▸ **Required work**
Show only lines that include "object".

[Items from a data source]
___
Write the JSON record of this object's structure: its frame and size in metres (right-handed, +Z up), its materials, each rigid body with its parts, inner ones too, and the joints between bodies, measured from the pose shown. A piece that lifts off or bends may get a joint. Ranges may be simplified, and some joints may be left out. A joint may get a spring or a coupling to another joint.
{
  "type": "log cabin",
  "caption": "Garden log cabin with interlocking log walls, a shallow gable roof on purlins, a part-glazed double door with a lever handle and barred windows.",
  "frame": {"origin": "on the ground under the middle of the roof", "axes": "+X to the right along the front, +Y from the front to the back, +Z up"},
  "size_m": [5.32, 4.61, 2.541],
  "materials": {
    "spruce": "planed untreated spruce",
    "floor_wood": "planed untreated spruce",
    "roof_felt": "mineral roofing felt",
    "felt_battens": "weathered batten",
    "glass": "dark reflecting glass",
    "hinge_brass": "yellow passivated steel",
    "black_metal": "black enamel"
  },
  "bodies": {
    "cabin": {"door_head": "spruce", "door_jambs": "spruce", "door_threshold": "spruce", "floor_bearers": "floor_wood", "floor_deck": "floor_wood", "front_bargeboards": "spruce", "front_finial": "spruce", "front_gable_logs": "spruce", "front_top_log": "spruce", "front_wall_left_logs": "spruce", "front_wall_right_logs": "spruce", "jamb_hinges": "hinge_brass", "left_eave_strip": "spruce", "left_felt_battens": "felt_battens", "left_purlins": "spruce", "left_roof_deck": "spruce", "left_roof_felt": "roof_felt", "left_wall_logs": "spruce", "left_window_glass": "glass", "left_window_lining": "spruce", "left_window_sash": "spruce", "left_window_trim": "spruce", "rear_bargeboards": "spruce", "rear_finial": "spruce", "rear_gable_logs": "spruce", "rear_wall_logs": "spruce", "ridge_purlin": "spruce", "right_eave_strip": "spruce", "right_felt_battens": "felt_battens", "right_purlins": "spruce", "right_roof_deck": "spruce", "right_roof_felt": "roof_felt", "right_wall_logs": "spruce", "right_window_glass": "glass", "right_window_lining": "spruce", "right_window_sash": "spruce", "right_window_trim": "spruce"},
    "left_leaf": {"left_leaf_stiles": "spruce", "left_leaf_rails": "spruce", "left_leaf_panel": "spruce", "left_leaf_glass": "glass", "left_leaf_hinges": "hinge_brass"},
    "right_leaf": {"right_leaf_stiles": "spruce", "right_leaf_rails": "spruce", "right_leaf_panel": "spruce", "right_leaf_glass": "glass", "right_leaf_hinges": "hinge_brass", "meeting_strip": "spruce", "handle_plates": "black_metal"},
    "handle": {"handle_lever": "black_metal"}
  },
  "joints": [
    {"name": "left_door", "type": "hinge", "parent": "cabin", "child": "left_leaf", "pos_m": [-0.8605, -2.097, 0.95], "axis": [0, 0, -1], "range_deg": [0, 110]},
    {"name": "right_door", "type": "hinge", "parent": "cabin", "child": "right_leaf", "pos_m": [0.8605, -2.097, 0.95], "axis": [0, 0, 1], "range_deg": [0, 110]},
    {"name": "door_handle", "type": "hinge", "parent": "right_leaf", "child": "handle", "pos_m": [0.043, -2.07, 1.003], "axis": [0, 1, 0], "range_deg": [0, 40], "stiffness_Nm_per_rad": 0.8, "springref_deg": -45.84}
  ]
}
___
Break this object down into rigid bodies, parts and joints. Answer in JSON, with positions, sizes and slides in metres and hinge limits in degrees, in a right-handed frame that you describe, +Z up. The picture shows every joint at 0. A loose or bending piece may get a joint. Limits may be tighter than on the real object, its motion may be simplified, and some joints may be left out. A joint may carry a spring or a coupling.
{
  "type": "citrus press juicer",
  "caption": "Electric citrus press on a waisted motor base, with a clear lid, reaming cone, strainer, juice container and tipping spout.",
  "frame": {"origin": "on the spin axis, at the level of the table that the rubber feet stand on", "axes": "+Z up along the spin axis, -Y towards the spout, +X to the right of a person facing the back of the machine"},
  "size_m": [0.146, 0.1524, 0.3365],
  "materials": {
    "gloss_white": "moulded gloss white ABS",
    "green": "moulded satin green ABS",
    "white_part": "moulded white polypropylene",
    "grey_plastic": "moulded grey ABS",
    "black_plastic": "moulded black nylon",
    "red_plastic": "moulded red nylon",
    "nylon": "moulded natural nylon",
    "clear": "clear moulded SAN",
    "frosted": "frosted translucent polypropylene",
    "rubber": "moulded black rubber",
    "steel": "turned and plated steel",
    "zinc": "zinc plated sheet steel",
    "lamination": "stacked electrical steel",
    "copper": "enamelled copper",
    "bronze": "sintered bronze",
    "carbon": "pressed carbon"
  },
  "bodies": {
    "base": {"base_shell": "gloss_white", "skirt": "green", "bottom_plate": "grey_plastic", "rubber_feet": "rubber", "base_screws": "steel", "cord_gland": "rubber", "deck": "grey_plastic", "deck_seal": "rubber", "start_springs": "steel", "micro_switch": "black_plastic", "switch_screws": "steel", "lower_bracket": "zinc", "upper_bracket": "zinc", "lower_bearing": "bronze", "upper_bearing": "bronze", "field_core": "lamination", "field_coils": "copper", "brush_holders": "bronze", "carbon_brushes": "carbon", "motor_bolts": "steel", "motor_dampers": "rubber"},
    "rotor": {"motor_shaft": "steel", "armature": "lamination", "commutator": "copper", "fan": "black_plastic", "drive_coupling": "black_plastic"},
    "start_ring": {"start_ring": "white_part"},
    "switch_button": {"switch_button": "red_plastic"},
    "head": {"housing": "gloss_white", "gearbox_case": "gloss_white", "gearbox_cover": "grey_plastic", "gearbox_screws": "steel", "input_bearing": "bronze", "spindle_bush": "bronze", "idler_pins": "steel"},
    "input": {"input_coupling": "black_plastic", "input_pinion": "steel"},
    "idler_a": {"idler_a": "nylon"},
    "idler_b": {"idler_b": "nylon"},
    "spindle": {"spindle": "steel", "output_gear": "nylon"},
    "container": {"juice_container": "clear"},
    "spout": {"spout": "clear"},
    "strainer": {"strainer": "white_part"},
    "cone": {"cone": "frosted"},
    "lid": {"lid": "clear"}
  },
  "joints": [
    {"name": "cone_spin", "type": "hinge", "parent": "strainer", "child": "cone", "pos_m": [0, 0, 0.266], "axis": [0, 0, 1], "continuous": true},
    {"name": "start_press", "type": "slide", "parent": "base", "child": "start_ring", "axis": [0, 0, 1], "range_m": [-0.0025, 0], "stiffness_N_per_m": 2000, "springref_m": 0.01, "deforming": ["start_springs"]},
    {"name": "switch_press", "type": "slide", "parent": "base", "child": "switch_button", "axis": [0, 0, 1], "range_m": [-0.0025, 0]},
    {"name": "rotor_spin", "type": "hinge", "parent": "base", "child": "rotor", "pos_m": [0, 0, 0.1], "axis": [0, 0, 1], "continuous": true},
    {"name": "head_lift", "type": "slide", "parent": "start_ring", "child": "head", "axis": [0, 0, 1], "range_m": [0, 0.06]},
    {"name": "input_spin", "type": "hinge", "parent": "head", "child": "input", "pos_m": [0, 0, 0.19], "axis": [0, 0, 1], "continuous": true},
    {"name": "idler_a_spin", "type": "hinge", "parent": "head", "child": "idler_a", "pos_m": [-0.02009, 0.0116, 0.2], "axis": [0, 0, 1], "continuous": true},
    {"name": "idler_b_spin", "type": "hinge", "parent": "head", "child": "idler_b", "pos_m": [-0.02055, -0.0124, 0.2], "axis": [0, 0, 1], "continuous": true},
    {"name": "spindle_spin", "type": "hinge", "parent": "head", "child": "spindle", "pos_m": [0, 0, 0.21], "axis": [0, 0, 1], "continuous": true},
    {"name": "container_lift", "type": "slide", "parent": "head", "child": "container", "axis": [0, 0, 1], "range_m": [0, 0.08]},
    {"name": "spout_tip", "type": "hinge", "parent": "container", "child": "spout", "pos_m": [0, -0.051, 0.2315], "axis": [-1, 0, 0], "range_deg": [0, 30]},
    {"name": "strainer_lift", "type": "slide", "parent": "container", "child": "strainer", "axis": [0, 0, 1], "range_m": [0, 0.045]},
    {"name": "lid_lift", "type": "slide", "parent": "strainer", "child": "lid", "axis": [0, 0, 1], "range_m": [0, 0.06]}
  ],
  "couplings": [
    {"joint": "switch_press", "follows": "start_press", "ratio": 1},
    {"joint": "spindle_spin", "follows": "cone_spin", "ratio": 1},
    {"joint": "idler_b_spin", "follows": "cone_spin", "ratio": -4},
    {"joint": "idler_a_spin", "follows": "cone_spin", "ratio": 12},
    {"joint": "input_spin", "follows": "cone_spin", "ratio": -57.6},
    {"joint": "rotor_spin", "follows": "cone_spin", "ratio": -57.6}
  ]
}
___
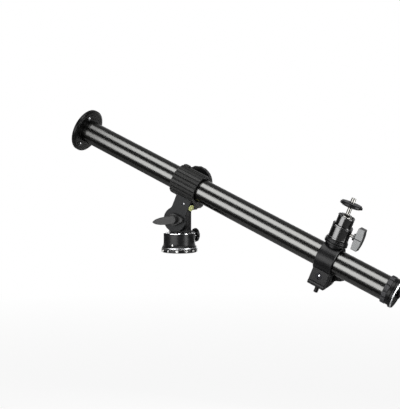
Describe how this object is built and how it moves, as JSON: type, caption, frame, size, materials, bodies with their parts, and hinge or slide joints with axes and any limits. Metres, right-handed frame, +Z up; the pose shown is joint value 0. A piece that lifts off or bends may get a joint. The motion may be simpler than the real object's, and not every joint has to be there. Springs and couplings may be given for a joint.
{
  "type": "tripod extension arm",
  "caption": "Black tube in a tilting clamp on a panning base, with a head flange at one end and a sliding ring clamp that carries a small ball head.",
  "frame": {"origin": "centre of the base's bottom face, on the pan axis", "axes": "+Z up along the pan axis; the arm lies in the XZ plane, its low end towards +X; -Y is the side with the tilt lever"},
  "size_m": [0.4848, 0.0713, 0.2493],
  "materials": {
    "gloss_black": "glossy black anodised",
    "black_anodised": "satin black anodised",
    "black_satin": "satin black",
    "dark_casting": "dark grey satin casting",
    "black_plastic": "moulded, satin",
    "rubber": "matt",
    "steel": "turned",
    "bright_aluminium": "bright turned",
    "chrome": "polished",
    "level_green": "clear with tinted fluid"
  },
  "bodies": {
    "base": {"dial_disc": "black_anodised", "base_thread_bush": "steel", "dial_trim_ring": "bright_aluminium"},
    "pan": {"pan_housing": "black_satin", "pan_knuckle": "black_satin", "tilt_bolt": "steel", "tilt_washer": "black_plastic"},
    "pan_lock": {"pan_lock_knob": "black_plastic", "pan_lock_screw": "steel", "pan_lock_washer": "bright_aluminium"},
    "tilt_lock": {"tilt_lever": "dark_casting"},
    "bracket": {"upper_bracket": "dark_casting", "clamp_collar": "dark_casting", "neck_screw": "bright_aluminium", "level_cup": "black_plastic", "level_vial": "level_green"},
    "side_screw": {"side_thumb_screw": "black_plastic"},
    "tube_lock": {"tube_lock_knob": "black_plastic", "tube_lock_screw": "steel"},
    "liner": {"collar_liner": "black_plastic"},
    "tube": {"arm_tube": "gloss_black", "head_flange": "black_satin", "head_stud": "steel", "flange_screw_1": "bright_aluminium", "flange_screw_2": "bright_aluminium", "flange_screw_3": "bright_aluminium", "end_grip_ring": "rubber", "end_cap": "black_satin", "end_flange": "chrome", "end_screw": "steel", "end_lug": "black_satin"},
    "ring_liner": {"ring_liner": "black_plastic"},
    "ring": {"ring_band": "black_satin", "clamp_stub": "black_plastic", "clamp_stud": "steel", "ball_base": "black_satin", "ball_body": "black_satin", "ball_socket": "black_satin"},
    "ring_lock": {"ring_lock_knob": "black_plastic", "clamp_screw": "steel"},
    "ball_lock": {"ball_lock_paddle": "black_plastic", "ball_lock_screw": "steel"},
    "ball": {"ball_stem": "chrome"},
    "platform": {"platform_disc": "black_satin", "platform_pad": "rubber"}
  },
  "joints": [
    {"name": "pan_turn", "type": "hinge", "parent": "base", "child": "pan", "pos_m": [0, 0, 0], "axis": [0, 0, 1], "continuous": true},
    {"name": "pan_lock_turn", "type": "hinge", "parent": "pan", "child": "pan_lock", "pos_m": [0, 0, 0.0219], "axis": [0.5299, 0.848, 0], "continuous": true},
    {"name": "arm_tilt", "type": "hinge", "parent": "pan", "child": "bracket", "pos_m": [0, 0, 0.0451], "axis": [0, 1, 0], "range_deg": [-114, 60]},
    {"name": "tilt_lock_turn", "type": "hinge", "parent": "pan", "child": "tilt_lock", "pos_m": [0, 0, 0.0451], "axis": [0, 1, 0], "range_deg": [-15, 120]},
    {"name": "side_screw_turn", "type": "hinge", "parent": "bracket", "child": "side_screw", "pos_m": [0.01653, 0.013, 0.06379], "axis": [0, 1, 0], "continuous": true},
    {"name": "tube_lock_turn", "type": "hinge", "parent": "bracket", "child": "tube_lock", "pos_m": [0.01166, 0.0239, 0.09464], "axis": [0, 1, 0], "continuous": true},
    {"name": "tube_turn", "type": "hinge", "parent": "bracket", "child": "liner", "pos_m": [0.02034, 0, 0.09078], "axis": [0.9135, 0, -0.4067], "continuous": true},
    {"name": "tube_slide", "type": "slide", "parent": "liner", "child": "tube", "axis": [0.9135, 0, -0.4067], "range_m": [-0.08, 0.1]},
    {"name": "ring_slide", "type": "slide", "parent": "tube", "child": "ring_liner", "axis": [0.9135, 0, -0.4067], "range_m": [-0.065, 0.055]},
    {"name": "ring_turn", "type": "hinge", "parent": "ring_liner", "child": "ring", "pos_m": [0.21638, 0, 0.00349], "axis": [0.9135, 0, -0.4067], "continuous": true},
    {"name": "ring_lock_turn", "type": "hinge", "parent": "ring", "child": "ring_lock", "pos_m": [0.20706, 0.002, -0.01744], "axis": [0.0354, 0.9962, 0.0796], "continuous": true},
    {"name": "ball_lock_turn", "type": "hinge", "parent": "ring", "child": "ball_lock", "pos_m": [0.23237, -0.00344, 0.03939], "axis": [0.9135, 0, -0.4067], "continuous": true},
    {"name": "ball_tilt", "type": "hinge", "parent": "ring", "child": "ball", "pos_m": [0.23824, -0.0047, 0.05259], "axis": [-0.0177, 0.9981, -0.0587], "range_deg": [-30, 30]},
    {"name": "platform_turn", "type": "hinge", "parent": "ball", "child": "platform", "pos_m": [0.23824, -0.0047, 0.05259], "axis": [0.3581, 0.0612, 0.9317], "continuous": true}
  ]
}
___
▸ **Correct answer**
Write the JSON record of this object's structure: its frame and size in metres (right-handed, +Z up), its materials, each rigid body with its parts, inner ones too, and the joints between bodies, measured from the pose shown. A piece that lifts off or bends may get a joint. Ranges may be simplified, and some joints may be left out. A joint may get a spring or a coupling to another joint.
Break this object down into rigid bodies, parts and joints. Answer in JSON, with positions, sizes and slides in metres and hinge limits in degrees, in a right-handed frame that you describe, +Z up. The picture shows every joint at 0. A loose or bending piece may get a joint. Limits may be tighter than on the real object, its motion may be simplified, and some joints may be left out. A joint may carry a spring or a coupling.
Describe how this object is built and how it moves, as JSON: type, caption, frame, size, materials, bodies with their parts, and hinge or slide joints with axes and any limits. Metres, right-handed frame, +Z up; the pose shown is joint value 0. A piece that lifts off or bends may get a joint. The motion may be simpler than the real object's, and not every joint has to be there. Springs and couplings may be given for a joint.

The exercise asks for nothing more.